- I want to batch messages based on the timestamp the message was created.
- Furthermore, I want to batch these messages in fixed time windows (of 1 minute).
- Only after the passing of the window, the batch should be pushed downstream.
For this to work, the Processor API seems more or less fitting (a la KStream batch process windows):
public void process(String key, SensorData sensorData) {
//epochTime is rounded to our prefered time window (1 minute)

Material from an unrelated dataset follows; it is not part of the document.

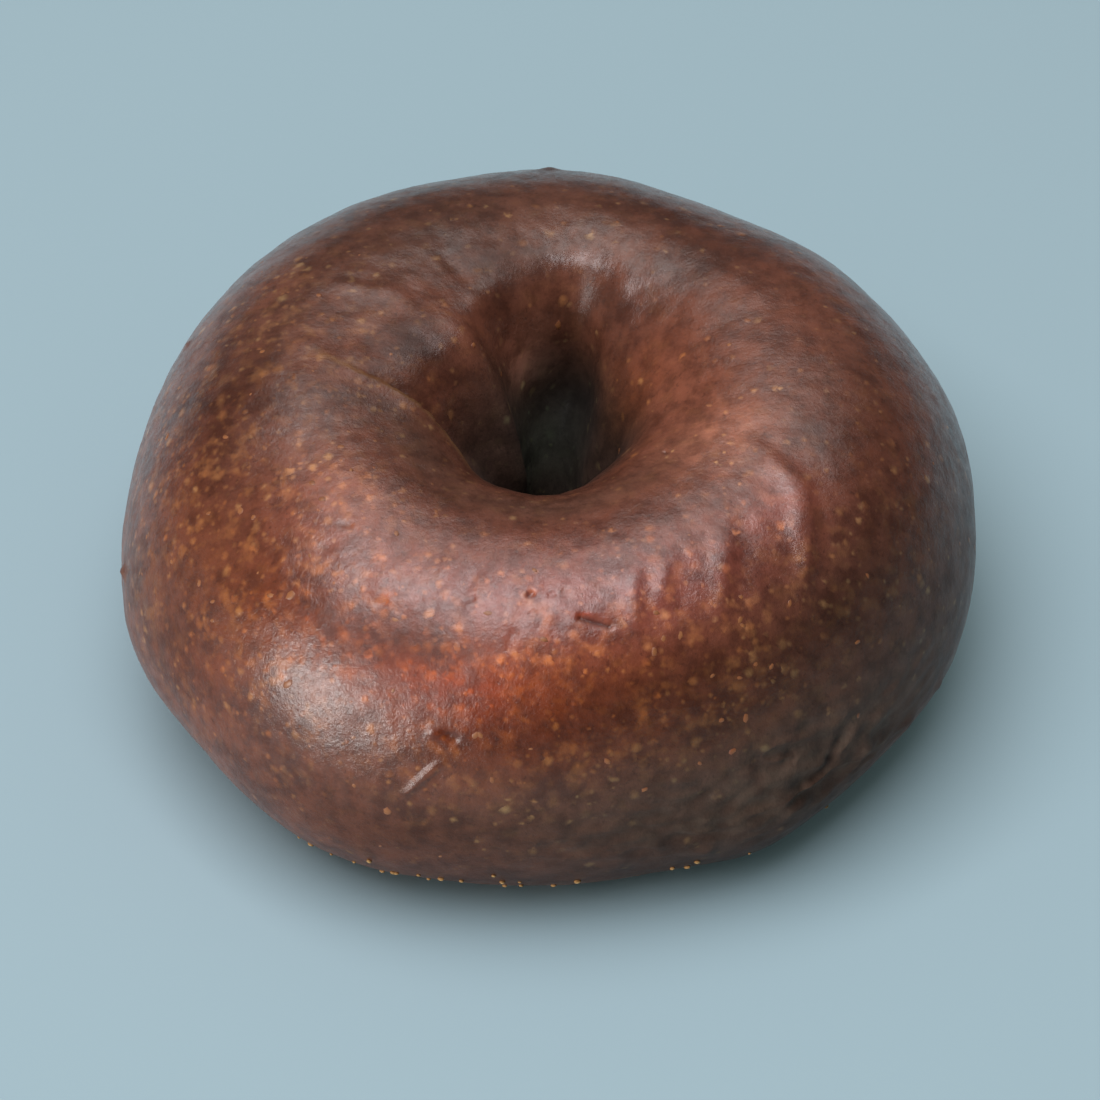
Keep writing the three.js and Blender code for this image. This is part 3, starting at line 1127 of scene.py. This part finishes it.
def crust_colour(material, place, grain):
    """Mottled brown, thick with soft paler flecks of grain, with painted shade in slits and pits and a
    painted highlight on the fold's edge, times the tints and painted light; and the flecks' own height.
    """
    patches = noise_node(material, place, 8.0, 3.0, 0.6)
    mottle = noise_node(material, place, 2.4, 2.0, 0.5)
    streaks = noise_node(material, grain, 1.3, 2.0, 0.5)
    speckle = noise_node(material, place, 0.45, 1.0, 0.5)
    share = weighted_sum(material, [(patches, 0.33), (mottle, 0.42), (streaks, 0.13), (speckle, 0.12)])
    share = range_node(material, share, 0.37, 0.63)
    colour = mix_node(material, share, DARK_CRUST, PALE_CRUST)

    pores = islands(material, place, 0.8, 0.38, 0.30)
    colour = mix_node(material, scaled(material, pores, 0.35), colour, PORE)
    flecked_here = attribute(material, "flecked")
    clusters = range_node(material, noise_node(material, place, 5.0, 2.0), 0.38, 0.62, 0.35, 1.0)
    often = math_node(material, "MULTIPLY", flecked_here, clusters)
    haze = range_node(material, noise_node(material, place, 1.9, 2.0, 0.5), 0.46, 0.74)
    haze = scaled(material, math_node(material, "MULTIPLY", haze, often), 0.6)
    colour = mix_node(material, haze, colour, FLECK_HAZE)
    flecks = []
    for spacing, sizes, strength in FLECKS:
        inside, shade = spots(material, place, spacing, sizes, often)
        fleck = mix_node(material, shade, RED_FLECK, YELLOW_FLECK)
        colour = mix_node(material, scaled(material, inside, strength), colour, fleck)
        flecks.append((inside, strength))

    # painted highlight along the fold's edge
    fold_edge_highlight = attribute(material, "fold_edge_highlight")
    colour = mix_node(material, scaled(material, fold_edge_highlight, 0.75), colour, FOLD_EDGE_HIGHLIGHT)
    rough = attribute(material, "rough")
    crumbs = range_node(material, noise_node(material, place, 2.6, 3.0, 0.6), 0.36, 0.64)
    crumbs = mix_node(material, crumbs, DARK_CRUMB, PALE_CRUMB)
    colour = mix_node(material, scaled(material, rough, 0.6), colour, crumbs)
    # painted shade, darker the deeper a slit or pit is
    pit_shade = attribute(material, "pit_shade")
    colour = mix_node(material, scaled(material, pit_shade, 0.8), colour, PIT_SHADE)
    tint_with_painted_light = attribute(material, "tint_and_painted_light", "Vector")
    return vector_node(material, "MULTIPLY", colour, tint_with_painted_light), weighted_sum(material, flecks)


def crust_material():
    material = new_material("crust")
    place = add_node(material, "ShaderNodeTexCoord").outputs["Object"]
    grain = attribute(material, "grain", "Vector")
    colour, flecks = crust_colour(material, place, grain)

    uneven = noise_node(material, place, 3.0, 3.0, 0.6)
    roughness = range_node(material, uneven, 0.3, 0.7, SMOOTHEST, ROUGHEST, "LINEAR")
    roughness = mix_value(material, attribute(material, "rough"), roughness, ROUGHNESS_IF_ROUGH)
    roughness = mix_value(material, attribute(material, "deep"), roughness, ROUGHNESS_IN_HOLE)
    peel = noise_node(material, place, 0.5, 4.0, 0.7)
    streaks = noise_node(material, grain, 0.6, 2.0, 0.5)
    height = weighted_sum(material, [(peel, 1.0), (streaks, 0.45), (flecks, 0.3)])
    height = math_node(material, "MULTIPLY", height, attribute(material, "peel"))
    spotted = noise_node(material, place, 1.1, 3.0, 0.6)
    streaked = noise_node(material, grain, 1.0, 2.0)
    mottled = weighted_sum(material, [(spotted, 0.6), (streaked, 0.4)])
    mottled = range_node(material, mottled, 0.38, 0.62, THIN_GLAZE, THICK_GLAZE)
    glaze = math_node(material, "MULTIPLY", attribute(material, "gloss"), mottled)
    glaze = math_node(material, "MINIMUM", glaze, 1.0)
    bump = bump_node(material, height, BUMP_STRENGTH, BUMP_DEPTH)
    inputs = {
        "Base Color": colour,
        "Roughness": roughness,
        "Normal": bump,
        "IOR": BREAD_IOR,
        "Specular IOR Level": SPECULAR,
        "Coat Weight": glaze,
        "Coat Roughness": GLAZE_ROUGHNESS,
        "Coat Normal": bump,
    }
    return with_shader(material, inputs)


def grain_material(name, foot, dull, bright, glaze):
    """Grains whose colours run from dull to bright, and at their foot into the crust's."""
    material = new_material(name)
    place = add_node(material, "ShaderNodeTexCoord").outputs["Object"]
    shade = attribute(material, "shade")
    mottle = noise_node(material, place, 0.4, 2.0)
    share = math_node(material, "MULTIPLY", math_node(material, "ADD", shade, mottle), 0.6)
    colour = mix_node(material, share, dull, bright)
    colour = mix_node(material, attribute(material, "top"), foot, colour)
    bump = bump_node(material, mottle, GRAIN_BUMP_STRENGTH, GRAIN_BUMP_DEPTH)
    inputs = {
        "Base Color": colour,
        "Roughness": GRAIN_ROUGHNESS,
        "Specular IOR Level": SPECULAR,
        "Normal": bump,
        "Coat Weight": glaze,
        "Coat Roughness": GRAIN_GLAZE_ROUGHNESS,
    }
    return with_shader(material, inputs)


def floor_material():
    inputs = {"Base Color": FLOOR_COLOUR, "Roughness": FLOOR_ROUGHNESS, "Specular IOR Level": SPECULAR}
    return with_shader(new_material("floor"), inputs)


def make_floor():
    mesh = bpy.data.meshes.new("floor")
    reach = FLOOR_REACH
    corners = [(-reach, -reach, 0), (reach, -reach, 0), (reach, reach, 0), (-reach, reach, 0)]
    mesh.from_pydata(corners, [], [(0, 1, 2, 3)])
    floor = bpy.data.objects.new("floor", mesh)
    bpy.context.scene.collection.objects.link(floor)
    mesh.materials.append(floor_material())
    return floor


WARM_WHITE = (1.0, 0.98, 0.96)

# Soft boxes: name, place in metres, width, depth, radiance, colour, and what they light
PANELS = [
    ("overhead", (-0.14, -0.08, 1.0), 0.5, 0.62, 7.2, (1.0, 0.95, 0.965), "bread"),
    ("overhead_floor", (-0.20, -0.20, 1.0), 0.9, 0.9, 4.3, (1.0, 0.955, 0.965), "floor"),
    ("wide_floor", (0.0, -0.2, 1.0), 4.0, 4.0, 0.33, (0.85, 1.0, 0.88), "floor"),
    ("overhead_back", (0.08, 0.55, 1.0), 1.0, 0.55, 2.2, WARM_WHITE, "bread"),
    ("front_left", (-0.85, -0.82, 0.30), 0.6, 0.36, 18.0, WARM_WHITE, "bread"),
    ("front_left_high", (-0.7, -1.0, 1.0), 0.8, 0.4, 4.0, WARM_WHITE, "bread"),
]
SURROUNDINGS_COLOUR = (0.80, 0.88, 0.95, 1)
SURROUNDINGS_STRENGTH = 0.03


def add_panel(name, place, width, depth, radiance, colour):
    """A soft box at a place in metres, facing the bagel."""
    light = bpy.data.lights.new(name, "AREA")
    light.shape = "RECTANGLE"
    light.size = width
    light.size_y = depth
    light.energy = math.pi * width * depth * radiance
    light.color = colour
    lamp = bpy.data.objects.new(name, light)
    lamp.location = place
    lamp.rotation_euler = Vector(place).to_track_quat("Z", "Y").to_euler()
    bpy.context.scene.collection.objects.link(lamp)


def light_scene():
    for *panel, _ in PANELS:
        add_panel(*panel)
    world = bpy.data.worlds.new("surroundings")
    world.use_nodes = True
    background = world.node_tree.nodes["Background"]
    background.inputs["Color"].default_value = SURROUNDINGS_COLOUR
    background.inputs["Strength"].default_value = SURROUNDINGS_STRENGTH
    bpy.context.scene.world = world
    bpy.context.scene.view_settings.view_transform = "Standard"


def light_only(name, pieces):
    """Keep a panel's light to some of the pieces."""
    receivers = bpy.data.collections.new(name + "_receivers")
    for piece in pieces:
        receivers.objects.link(piece)
    bpy.data.objects[name].light_linking.receiver_collection = receivers


def place_camera():
    data = bpy.data.cameras.new("camera")
    data.lens = LENS
    data.sensor_width = SENSOR_WIDTH
    data.clip_start = CLIP_START
    camera = bpy.data.objects.new("camera", data)
    target = Vector(CAMERA_TARGET) * MM
    elevation = math.radians(CAMERA_ELEVATION)
    back = Vector((0, -math.cos(elevation), math.sin(elevation)))
    camera.location = target + back * CAMERA_DISTANCE * MM
    camera.rotation_euler = back.to_track_quat("Z", "Y").to_euler()
    bpy.context.scene.collection.objects.link(camera)
    bpy.context.scene.camera = camera


place_camera()
light_scene()
floor = make_floor()

crust = make_crust()
crust.data.materials.append(crust_material())
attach(crust, "root")
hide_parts("bagel")

draw = np.random.default_rng(SEED)
bran = make_bran(draw)
bran.data.materials.append(grain_material("bran", *BRAN_COLOURS, BRAN_GLAZE))
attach(bran, "root")

semolina = make_semolina(draw)
semolina.data.materials.append(grain_material("semolina", *SEMOLINA_COLOURS, SEMOLINA_GLAZE))
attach(semolina, "root")

lit = {"bread": [crust, bran, semolina], "floor": [floor]}
for name, *_, receiver in PANELS:
    light_only(name, lit[receiver])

long epochTime = Sensordata.epochTime;
ArrayList<SensorData> data = messageStore.get(epochTime);
if (data == null) {
data = new ArrayList<SensorData>();
}
data.add(sensorData);
messageStore.put(id, data);
this.context.commit();
}
@Override
public void init(ProcessorContext context) {
this.context = context;
this.context.schedule(60000); // equal to 1 minute
}
@Override
public void punctuate(long streamTime) {
KeyValueIterator<String, ArrayList<SensorData>> it = messageStore.all();
while (it.hasNext()) {
KeyValue<String, ArrayList<SensorData>> entry = it.next();
this.context.forward(entry.key, entry.value);
}
//reset messageStore
}
However, this approach has one major downside with : we don't use Kafka Streams windows.

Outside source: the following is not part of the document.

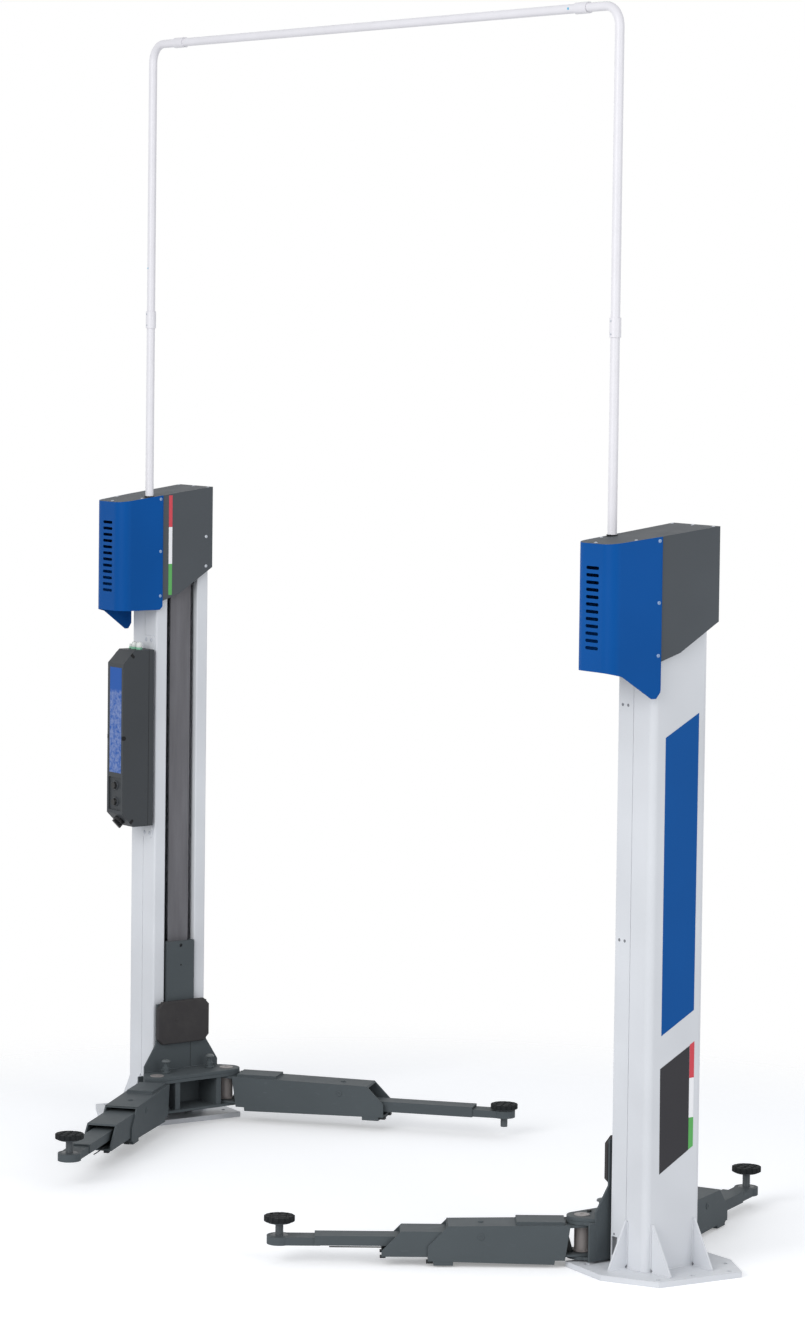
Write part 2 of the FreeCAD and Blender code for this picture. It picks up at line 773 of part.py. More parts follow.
def make_inner_arm(pad_reach, length, low_z, top_z, tip_low_z, shoe_half, shoe_low_z, shoe_top_z):
    end = pad_reach - tip_length
    start = end - length
    tube = square_tube(start, end, inner_width, low_z, top_z, arm_wall)
    shoe = block(start, start + shoe_length, -shoe_half, shoe_half, shoe_low_z, shoe_top_z)
    shoe = shoe.cut(block(start - 1, start + shoe_length + 1, -inner_width / 2 + arm_wall,
                          inner_width / 2 - arm_wall,
                          low_z + arm_wall, top_z - arm_wall))
    arm = join([tube, shoe, make_tip(pad_reach, tip_low_z)])
    return arm.cut(rod(stem_radius + stem_fit, 0, arm_root_top_z, pad_reach))


def make_front_inner(pad_reach):
    clear = arm_wall + slide_gap
    return make_inner_arm(pad_reach, inner_length, inner_low_z, inner_top_z, front_tip_low_z,
                          arm_width / 2 - 2 * clear, middle_low_z + clear, middle_top_z - clear)


def make_rear_inner(pad_reach):
    clear = arm_wall + slide_gap
    return make_inner_arm(pad_reach, rear_inner_length, rear_inner_low_z, rear_inner_top_z,
                          rear_tip_low_z,
                          arm_width / 2 - clear, arm_mouth_low_z + clear, arm_mouth_top_z - clear)


def make_stem(pad_reach, tip_low_z, dish_lift):
    tip_top = tip_low_z + tip_thickness
    dish_z = tip_top + dish_lift
    length = tip_thickness + stem_above + stem_below
    stem = rod(stem_radius, dish_z - length, dish_z + 1, pad_reach)
    dish = rod(dish_radius, dish_z, dish_z + dish_thickness, pad_reach)
    return join([stem, dish])


def make_rubber(pad_reach, tip_low_z, dish_lift):
    low = tip_low_z + tip_thickness + dish_lift + dish_thickness
    pad = rod(pad_radius, low, low + pad_thickness, pad_reach)
    rims = [e for e in pad.Edges if abs(e.BoundBox.ZLength) < 0.01]
    return pad.makeChamfer(pad_bevel, rims)


# Placing
def mirrored(shape):
    return shape.mirror(Vector(0, 0, 0), Vector(1, 0, 0))


def on_side(shape, side):
    return mirrored(shape) if side == "left" else shape


def turned(shape, side):
    # The base plates are alike, so the left one is the right one turned half round.
    result = shape.copy()
    if side == "left":
        result.rotate(Vector(0, 0, 0), Vector(0, 0, 1), 180.0)
    return result


def raised(shape, side):
    result = on_side(shape, side)
    if side == "left":
        result.translate(Vector(0, 0, left_raise))
    return result


def on_arm(shape, side, end):
    swing = rest[(side, end)]["swing"]
    sign = -1.0 if end == "front" else 1.0
    swung = shape.copy()
    swung.rotate(Vector(0, 0, 0), Vector(0, 0, 1), 180.0 - sign * swing)
    swung.translate(Vector(pivot_x, sign * pivot_y, 0))
    return raised(swung, side)


nodes = {}
for side in ("left", "right"):
    nodes[side + "_base_plate"] = turned(make_base_plate(), side)
    nodes[side + "_post"] = on_side(make_post(), side)
    nodes[side + "_gussets"] = on_side(make_gussets(), side)
    nodes[side + "_slot_band"] = on_side(make_band(), side)
    nodes[side + "_lift_screw"] = on_side(make_screw(), side)
    nodes[side + "_motor_cover"] = on_side(make_cover(), side)
    nodes[side + "_motor_housing"] = on_side(make_housing(), side)
    nodes[side + "_motor_deck"] = on_side(make_deck(), side)
    nodes[side + "_drive_motor"] = on_side(make_motor(), side)
    nodes[side + "_riser_pipe"] = on_side(make_riser(), side)
    nodes[side + "_pipe_grommet"] = on_side(make_grommet(), side)
    nodes[side + "_riser_sleeve"] = on_side(make_riser_sleeve(), side)
    nodes[side + "_cross_sleeve"] = on_side(make_cross_sleeve(), side)
    nodes[side + "_carriage"] = raised(make_carriage(), side)
    nodes[side + "_door_pad"] = raised(make_door_pad(), side)
    nodes[side + "_arm_pins"] = raised(make_pins(), side)
    nodes[side + "_arm_locks"] = raised(make_locks(), side)
    for end in ("front", "rear"):
        pose = rest[(side, end)]
        name = side + "_" + end
        if end == "front":
            outer = make_outer_arm(front_arm_length, front_doubler_end, middle_low_z)
            nodes[name + "_outer_arm"] = on_arm(outer, side, end)
            nodes[name + "_middle_arm"] = on_arm(make_middle_arm(pose["middle"]), side, end)
            nodes[name + "_inner_arm"] = on_arm(make_front_inner(pose["pad"]), side, end)
            tip_low = front_tip_low_z
        else:
            length = left_rear_arm_length if side == "left" else right_rear_arm_length
            outer = make_outer_arm(length, rear_doubler_end, rear_inner_low_z)
            nodes[name + "_outer_arm"] = on_arm(outer, side, end)
            nodes[name + "_inner_arm"] = on_arm(make_rear_inner(pose["pad"]), side, end)
            tip_low = rear_tip_low_z
        nodes[name + "_pad_stem"] = on_arm(make_stem(pose["pad"], tip_low, pose["dish"]), side, end)
        nodes[name + "_rubber_pad"] = on_arm(make_rubber(pose["pad"], tip_low, pose["dish"]), side, end)

nodes["cross_pipe"] = make_cross_pipe()
nodes["control_box"] = mirrored(make_control_box())
nodes["control_box_bracket"] = mirrored(make_bracket())
nodes["control_buttons"] = mirrored(make_buttons())
nodes["isolator_switch"] = mirrored(make_isolator())
nodes["cable_glands"] = mirrored(make_glands())

os.makedirs("parts", exist_ok=True)
for name, shape in nodes.items():
    shape.exportStep("parts/" + name + ".step")
print(len(nodes), "nodes written")
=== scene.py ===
import math
import bpy
import numpy as np
from mathutils import Matrix, Vector


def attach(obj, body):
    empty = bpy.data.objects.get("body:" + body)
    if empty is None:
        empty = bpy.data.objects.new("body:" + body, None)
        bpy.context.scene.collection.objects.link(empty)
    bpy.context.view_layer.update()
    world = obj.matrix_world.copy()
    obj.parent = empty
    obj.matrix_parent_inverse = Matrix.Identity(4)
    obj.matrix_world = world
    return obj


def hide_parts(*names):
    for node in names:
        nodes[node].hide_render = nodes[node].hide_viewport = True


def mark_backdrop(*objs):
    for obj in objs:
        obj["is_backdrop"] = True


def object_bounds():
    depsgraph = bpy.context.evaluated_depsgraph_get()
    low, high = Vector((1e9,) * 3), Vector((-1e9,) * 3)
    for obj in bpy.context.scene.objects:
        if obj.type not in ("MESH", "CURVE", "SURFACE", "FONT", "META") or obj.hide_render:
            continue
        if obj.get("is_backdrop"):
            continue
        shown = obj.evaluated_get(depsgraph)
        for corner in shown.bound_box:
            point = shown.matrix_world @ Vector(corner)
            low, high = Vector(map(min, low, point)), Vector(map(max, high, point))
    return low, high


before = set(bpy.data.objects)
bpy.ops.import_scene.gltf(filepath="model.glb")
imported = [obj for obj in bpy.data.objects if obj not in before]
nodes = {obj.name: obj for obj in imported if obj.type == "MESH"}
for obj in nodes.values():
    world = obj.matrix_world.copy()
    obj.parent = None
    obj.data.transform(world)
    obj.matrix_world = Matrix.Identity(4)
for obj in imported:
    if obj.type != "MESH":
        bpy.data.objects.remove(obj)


def saveBounds(key, book={}):
    low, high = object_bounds()
    book[key] = [[float(v) for v in low], [float(v) for v in high]]


saveBounds("loaded")
print("frame loaded", len(nodes))

sides = {"left": -1.0, "right": 1.0}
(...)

- out-of-order messages are not considered.
- When operating in real-time, punctuation schedule should be equal to desired batch time window. If we set it to short, the batch will be forwarded and downstream computation will start to quickly. If set to long, and punctuation is triggered when a batch window is not finished yet, same problem.

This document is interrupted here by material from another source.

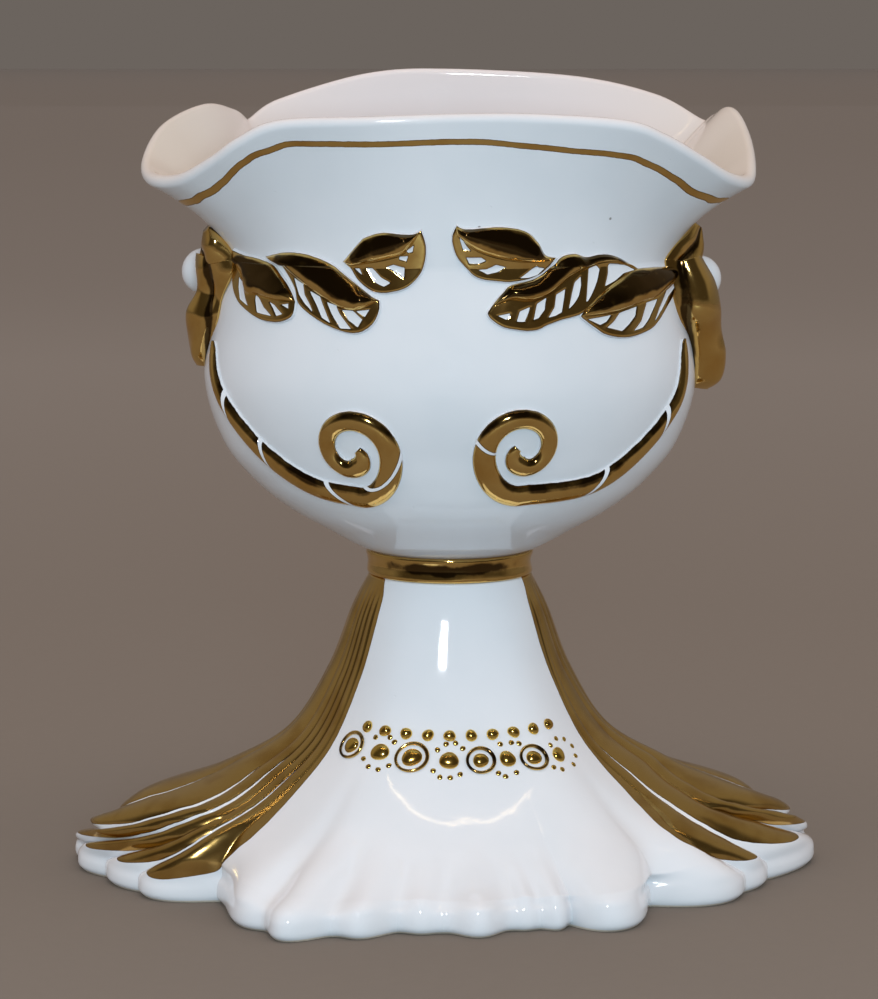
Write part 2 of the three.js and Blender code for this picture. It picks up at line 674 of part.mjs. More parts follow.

- also, replaying historic data whilst keeping the punctuation schedule (1 minute) will trigger the first computation only after 1 minute. If so, that will blow up the statestore and also feels wrong.
Taking these points into consideration, I should use Kafka Streams windows. But this is only possible in the Kafka Streams DSL...
Any toughts on this would be awesome.